Other brands in the portfolio take a different but equally intentional path. Mondrian, for example, is positioned not as a neighborhood brand but as a cultural icon, collaborating with global tastemakers and leaning into a more design-forward, cosmopolitan identity. The goal isn’t uniformity but contrast. “We’ll say, OK, these four are in the neighborhood segment. We need to make these four feel really different—even if they offer a similar type of experience.”

Luger’s quite different segmentation strategy isn’t just a branding exercise—it’s a tool that guides partnerships, market entry, and even which new brands join the portfolio. “It helps us look at where we need new brands and where we have strength,” she says. It’s also what enables Ennismore to scale without sacrificing individuality—building a portfolio of distinct but connected brands that aren’t bound by convention but are united by intent.

Building a Culture Without a Playbook

For Luger, marketing with an entrepreneurial mindset is also evident in how her teams are built and how decisions are made. Among other things, this means hiring for mindset over résumé. “We hire for attitude over experience,” she says. “Everything we’re doing is new—there is no playbook.”

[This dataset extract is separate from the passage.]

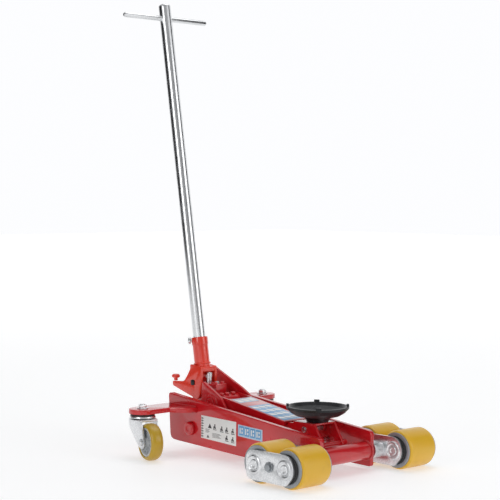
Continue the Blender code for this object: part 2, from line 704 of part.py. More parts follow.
for side, word in ((-1, "right"), (1, "left")):
    x, y = CASTER[0], side * CASTER[1]
    turn = side * CASTER_TURN
    forward = (math.cos(turn), math.sin(turn))
    centre = (x + CASTER_TRAIL * forward[0], y + CASTER_TRAIL * forward[1], CASTER_WHEEL_R)
    nut_z = OUTRIGGER_TOP_Z + GAP
    turned(
        f"caster_kingpin_{word}",
        [
            (0, 0.084), (0.006, 0.084), (0.006, nut_z), (0.0125, nut_z), (0.0125, nut_z + 0.0015),
            (0.0098, nut_z + 0.0017), (0.0098, nut_z + 0.008), (0.006, nut_z + 0.0085),
            (0.006, nut_z + 0.010),
            (0, nut_z + 0.010),
        ],
        ZINC, (x, y, 0), steps=SMALL,
    )
    turned(
        f"caster_race_{word}",
        [(0.0063, 0.0864), (0.024, 0.0864), (0.0285, 0.0880), (0.0270, 0.0967), (0.0063, 0.0967)], SEAL,
        (x, y, 0),
    )
    swivel = pivot(f"caster_{word}_axis", (x, y, 0.086))
    crown_outline = [
        *arc(0, 0, 0.030, 60, 300, 16), (0.0330, -LEG_INNER - LEG_THICK), (0.0330, LEG_INNER + LEG_THICK),
    ]
    fork = plate(
        f"caster_fork_{word}", crown_outline, FORK_THICK, ZINC, (x, y, FORK_TOP_Z - FORK_THICK / 2),
        (0, 0, turn),
        swivel, holes=[circle(0, 0, 0.0066, SMALL)],
    )
    leg_outline = rounded([
        (-0.026, FORK_TOP_Z - 0.001, 0), (-0.024, 0.066, 0.010), (CASTER_TRAIL - 0.018, 0.030, 0.008),
        (CASTER_TRAIL + 0.002, 0.024, 0.010), (CASTER_TRAIL + 0.014, 0.034, 0.010),
        (CASTER_TRAIL + 0.004, 0.060, 0.010), (0.0328, FORK_TOP_Z - 0.001, 0.004),
    ])
    legs = []
    for face in (-1, 1):
        offset = face * (LEG_INNER + LEG_THICK / 2)
        legs.append(plate(
            f"fork_leg_{word}_{face}", leg_outline, LEG_THICK, ZINC,
            (x - offset * forward[1], y + offset * forward[0], 0), (math.pi / 2, 0, turn), swivel,
        ))
    across = (math.pi / 2, 0, turn)
    axle = rod(
        f"caster_axle_{word}", 0.005, LEG_INNER + LEG_THICK + 0.005, ZINC, centre, across, swivel,
        steps=SMALL,
    )
    union(fork, *legs, axle)
    wheel = pivot(f"caster_wheel_{word}_axis", centre)
    rim_profile = [
        (0.0056, -0.0155), (0.010, -0.0155), (0.011, -0.006), (0.024, -0.005), (0.027, -0.0125),
        (0.0310, -0.0125),
        (0.0310, 0.0125), (0.027, 0.0125), (0.024, 0.005), (0.011, 0.006), (0.010, 0.0155), (0.0056, 0.0155),
    ]
    turned(f"caster_rim_{word}", rim_profile, GREY, centre, across, wheel)
    tyre_profile = [
        (0.0313, -WHEEL_HALF), (0.0360, -WHEEL_HALF), (0.0390, -0.0100), (CASTER_WHEEL_R, -0.0050),
        (CASTER_WHEEL_R, 0.0050), (0.0390, 0.0100), (0.0360, WHEEL_HALF), (0.0313, WHEEL_HALF),
    ]
    turned(f"caster_tyre_{word}", tyre_profile, TREAD, centre, across, wheel, steps=FINE)
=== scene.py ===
import math

import bmesh
import bpy
from mathutils import Euler, Matrix, Vector


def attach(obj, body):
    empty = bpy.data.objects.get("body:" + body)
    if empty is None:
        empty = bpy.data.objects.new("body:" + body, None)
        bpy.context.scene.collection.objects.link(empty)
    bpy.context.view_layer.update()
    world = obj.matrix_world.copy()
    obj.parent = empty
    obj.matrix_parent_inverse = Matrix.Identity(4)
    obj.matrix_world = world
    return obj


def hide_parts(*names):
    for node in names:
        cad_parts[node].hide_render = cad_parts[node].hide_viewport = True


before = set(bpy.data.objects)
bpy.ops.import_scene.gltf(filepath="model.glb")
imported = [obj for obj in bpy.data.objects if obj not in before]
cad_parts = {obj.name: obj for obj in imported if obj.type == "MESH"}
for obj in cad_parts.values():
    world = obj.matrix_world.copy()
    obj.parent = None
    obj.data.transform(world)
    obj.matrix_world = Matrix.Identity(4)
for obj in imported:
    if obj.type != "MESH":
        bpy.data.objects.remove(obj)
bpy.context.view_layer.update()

# ---- Camera and studio --------------------------------------------------------------------------
# A long lens looks down a little on the jack's right front corner. The floor is a wide sheet of pale
# paper under large soft boxes. Black cloths, out of the camera's sight, darken the chrome in bands.

CAMERA_PLACE = Vector((2.0414, -2.2454, 0.5814))
CAMERA_HEADING = math.radians(45.94)
CAMERA_PITCH = math.radians(-2.27)
CAMERA_ROLL = math.radians(0.38)
CAMERA_LENS = 106.4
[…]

Rather than rely on established processes, she encourages her team to build as they go—experimenting, refining, and evolving in real time. Driving this type of change and disruption demands a flexible, fast-moving, and profoundly collaborative culture, not a traditionally hierarchical one. “People feel empowered to have a voice,” she says. “It is quite a flat culture in that respect.”

Growth Without Compromise

Luger credits the company’s ability to “scale-with-soul” to a conscious rejection of rigidity and category expectations.

With 20 new hotels and 35+ restaurants planned for 2025, Luger is leading growth without losing sight of what makes the company different. “We are true to what we say we are,” she says. “It doesn’t mean it’s easy—it’s terrifying at times. But it keeps you inspired.”